Every morning we meet up at the designated area on the schedule. This is typically the parking lot of the hotel. At this time we will give a quick brief on what’s happening for the day and some general information. We will hand out any extra two-way radios to those that do not have one. Ensure these radios get back to the respective owner at the end of the day. These radios are imperative to the success of the cruise as it is generally the only means of communication we have. Cell service is non-existent in many places.
After the brief we will line up and leave behind a designated leader car. Depending on the size of the group we have, there may be multiple groups. When you choose a group, stay with that group throughout the day. If for some reason you need to change groups during the day, let one of the staff know. Once the group leaves everyone will follow the leader and navigate through the area to our cruise location for the day. The radio is integral during this time as we travel through the city and red light systems.
The routes are designed so that the lead car is able to slow down and let everyone catch back up. If we are spread out to the point where the lead car is unable to allow everyone catch up, the leader may pull over onto the shoulder and stop in a safe location, with the group, and wait. Do not get out of your vehicle at this time.
If you are separated from the group and are the new “leader” ensure that you are communicating to the group you are leading and also attempt to contact the group you are trying to catch. The lead car will communicate via radio what lane everyone needs to be in and when. They will also let everyone know when and where we are turning.
We have multiple stop points during the day, usually about 1 hour apart. The schedule will typically note if a stop has a restroom. For long stops we will announce what time everyone needs to be back to roll out to the next checkpoint. It is critical that you make it back at these times.
Designated Rear Vehicle (DRV)
The designated rear vehicle is a voluntary position. As we grow in size we will ask that someone take on this responsibility if it has not already been assigned to someone. Traditionally the DRV has been a local resident that knows the routes we are taking. As the DRV you are responsible for communicating with the lead vehicle to ensure everyone is caught up and together. They are also responsible for ensuring everyone has made a turn.
Global Positioning System (GPS) / Cellphones
If you have a GPS, use it! Sometimes we end up in traffic and we are unable to get everyone in the group to catch up. We need your help in getting to the destination, so please use your GPS if you have one.
Cell phone service can be non-existent in some of the mountains and back roads we travel. Keep this in mind when using your cell phone as a GPS. We have personally used cell phone GPS on all of the routes and as long as the map is loaded up before heading out, we can usually maintain the route despite lack of service.
We use handheld, two-way radios for communication during the cruise.

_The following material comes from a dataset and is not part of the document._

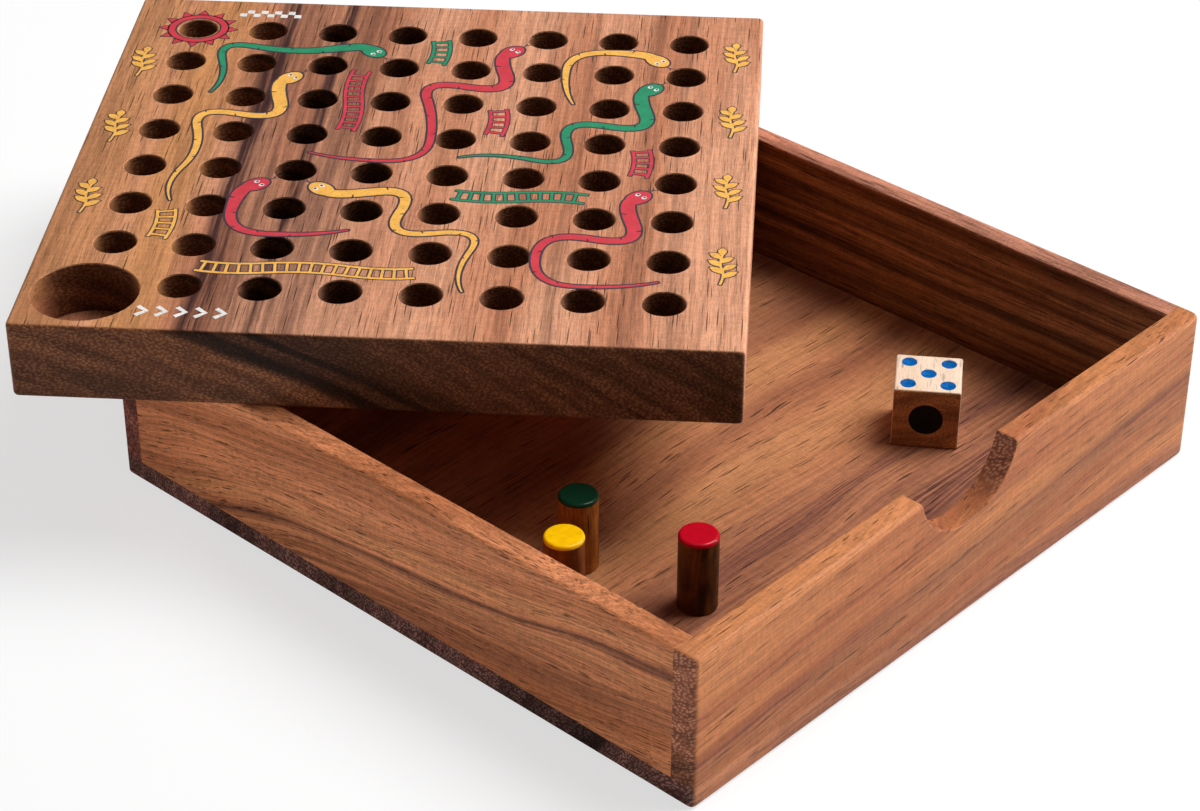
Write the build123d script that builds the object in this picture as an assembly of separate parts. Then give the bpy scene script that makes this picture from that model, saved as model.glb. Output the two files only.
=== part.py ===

We will use channel “2” on most handheld radios which is GMRS frequency 462.5875. Radio recommendations are below and are ones we have tested. The 36 and 50 mile range stated is misleading. In the locations we travel it can be difficult to get a 1/4 mile range out of these radios.
The drag strip event is a very relaxed event. We have the track for most of the day to ourselves. Run once or run 100 times. There will be ample opportunity to run your car. No helmets are required but feel free to bring one. If you have a roll cage a helmet will be mandatory for safety.
We travel many different routes and we have included the most common we use. We will add as we go.
English Mountain Dragway
English Mountain is an 1/8th mile drag strip. It is a private rental which means you can run as many times as you want in the time allowed. We are usually there from 10 AM to 4 PM and you will have more than your fair share of seat time. The cost is per car, with a 10 car minimum. We also usually get some Bojangles from the up the street for lunch and bring it to the track. No helmet is required but recommended. Insurance is not included. If you wish to purchase additional insurance, as your regular auto policy may not cover this, you can check with Hagerty Insurance.
Get your cameras ready! Cades Cove is a slow cruise through a broad valley surrounded by mountains with opportunities to see white-tailed deer, bear and more! We will stop at the back side and visit the Becky Cable house. Restrooms available when we arrive and at the halfway part of the park.
Tail of the Dragon
The Tail of the Dragon is one of our usual cruise areas. It has 318 curves in 11 miles and is a complete, in your face, experience. These 11 miles need focus and dedicated attention. While the 35 MPH speed limit may not seem very fast, it can be overwhelming on this road. There are ample professional photographers along this road and you can order the photos online.
The Devil’s Triangle is a 44-mile loop that offers a wide assortment of unusual twists and turns along with beautiful scenery. Boasting some of the tightest and steepest switchbacks you’ll probably ever encounter, the Triangle also has steep drop offs and rock cliffs that leave little room for error. The middle of the Triangle is pretty tame as you pass by rural houses and some smooth undulations in terrain.
The Cherohala Skyway was opened in 1996 and cost over $100 million to construct. It is about 40 miles long with some of the steepest elevations we will reach, 5400 feet above sea level. The Skyway offers many picturesque vistas with many pull over spots. If you feel comfortable, feel free to pull over at one of these pull offs to take photos. We suggest letting someone in the cruise know via radio so we don’t think you are having mechanical issues.